Andrew Mwangura, coordinator of the East African Seafarers Assistance Programme, said the ships, hijacked on Wednesday and Thursday, appeared to be en route to well-known pirate bases at Eyl or Hobyo on Somalia’s eastern Indian Ocean coastline. “How long it takes depends on the water current and the speed of the boats,” he said, guessing that a demand for money from the ships’ owners would come in the next 24 hours.

The 9,000-tonne MT Nipayia and the 23,000-tonne MT Bow Asir were seized within 24 hours in the biggest strikes since international naval forces deployed en masse at the end of 2008 to protect the region’s busy sea lanes.

The Nipayia, a Greek-owned and Panama-registered ship with 19 crew on board, was taken on Wednesday 450 miles east of Somalia’s south coast, the European Union and NATO said on their piracy-monitoring websites.

The Bow Asir, a Norwegian-owned and Bahamian-registered ship, was seized on Thursday 250 miles east of the coast. Flush with millions of dollars from ransoms for previous hijackings, the pirates are using ever-more sophisticated boats and equipment, as well as sinking their money into new houses, flashy cars and extra wives onshore.

Most began life as poor fishermen, and many unemployed youths in the Horn of Africa nation, mired in civil conflict since 1991, now see piracy as the only chance to strike it rich.

Mwangura, whose group monitors piracy from the Kenyan port of Mombasa, said the Bow Asir had a crew of 27 including 19 Filipinos, five Polish, a Norwegian, a Lithuanian and a Russian.

The Bow Asir has a full cargo of caustic soda, whereas the Nipayia is empty, he said.

Avoiding the now heavily-patrolled Gulf of Aden — the gateway to the Suez Canal — Somali pirates are striking ever further east and south in the Indian Ocean. They also took a yacht en route from the Seychelles to Madagascar earlier this week. “They are trying to divert from the security forces,” Mwangura said.

Eager to protect some of the world’s most important shipping lanes, the United States, various European nations, Russia, India, China and Japan have all sent ships. But this week’s attacks show how difficult their task is. “They can more or less protect the Gulf of Aden, but with the Indian Ocean it’s like the old proverb of looking for a needle in a haystack,” a diplomat monitoring piracy said.

In the last week, there have been 11 strikes in the remoter waters, Mwangura said, showing the shift in pirate strategy. “They are concentrated to the south-east of Mombasa, north of Madagascar and nearby to the Seychelles,” he said.

According to the International Maritime Bureau, there have been seven successful hijackings by Somali pirates so far this year, compared with a record number of 42 in 2008. There have also been 44 unsuccessful attacks since the start of 2009, said IMB manager Cyrus Mody.

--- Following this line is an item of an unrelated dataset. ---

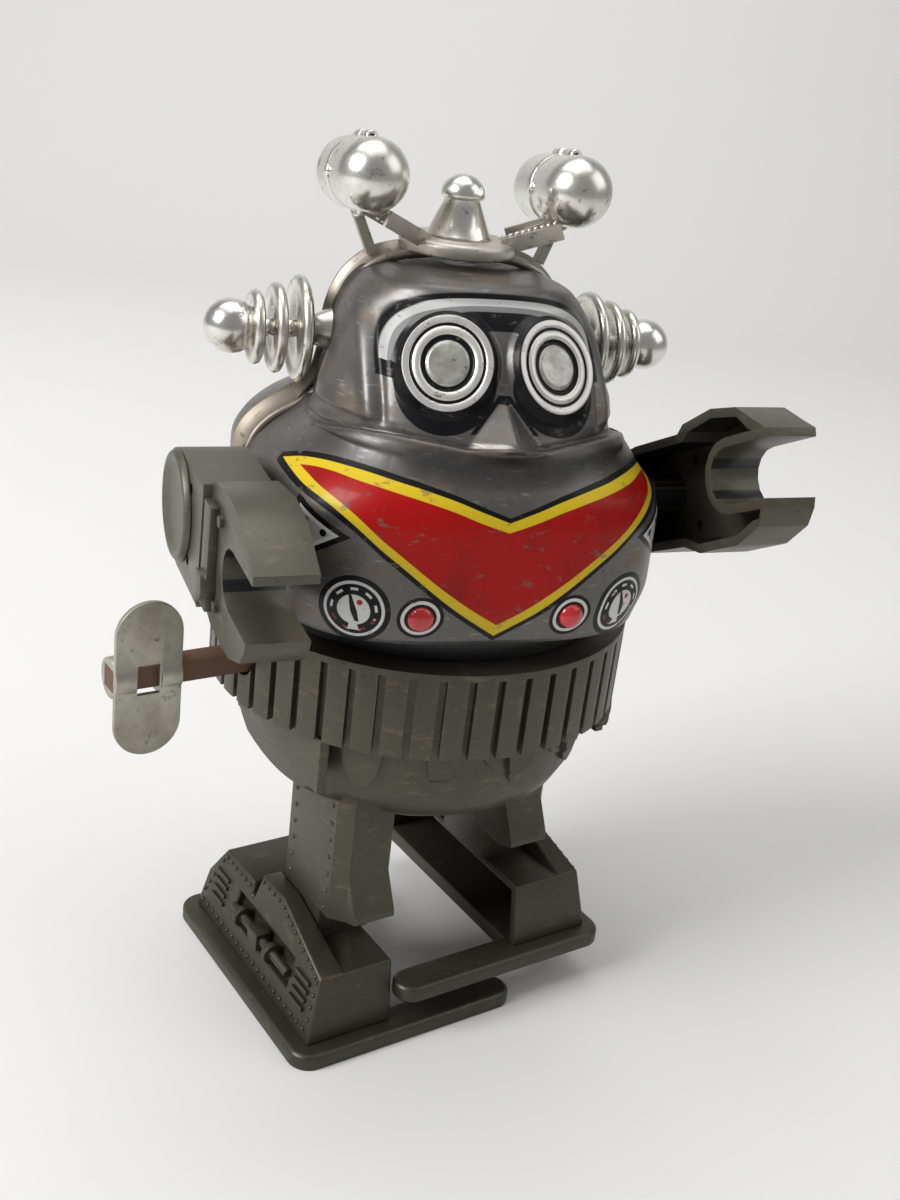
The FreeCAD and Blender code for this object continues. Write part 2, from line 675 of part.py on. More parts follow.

“It is a much bigger expanse of water and there are very limited naval assets available in this area,” he told Reuters of the pirates’ move into wider Indian Ocean waters.

Pirates are now holding nine ships for ransom with around 137 crew members hostage, according to the IMB.

Typically, gangs operate from a “mother” ship that will launch faster speedboats, full of armed men, to board the target. Most crews surrender without a fight.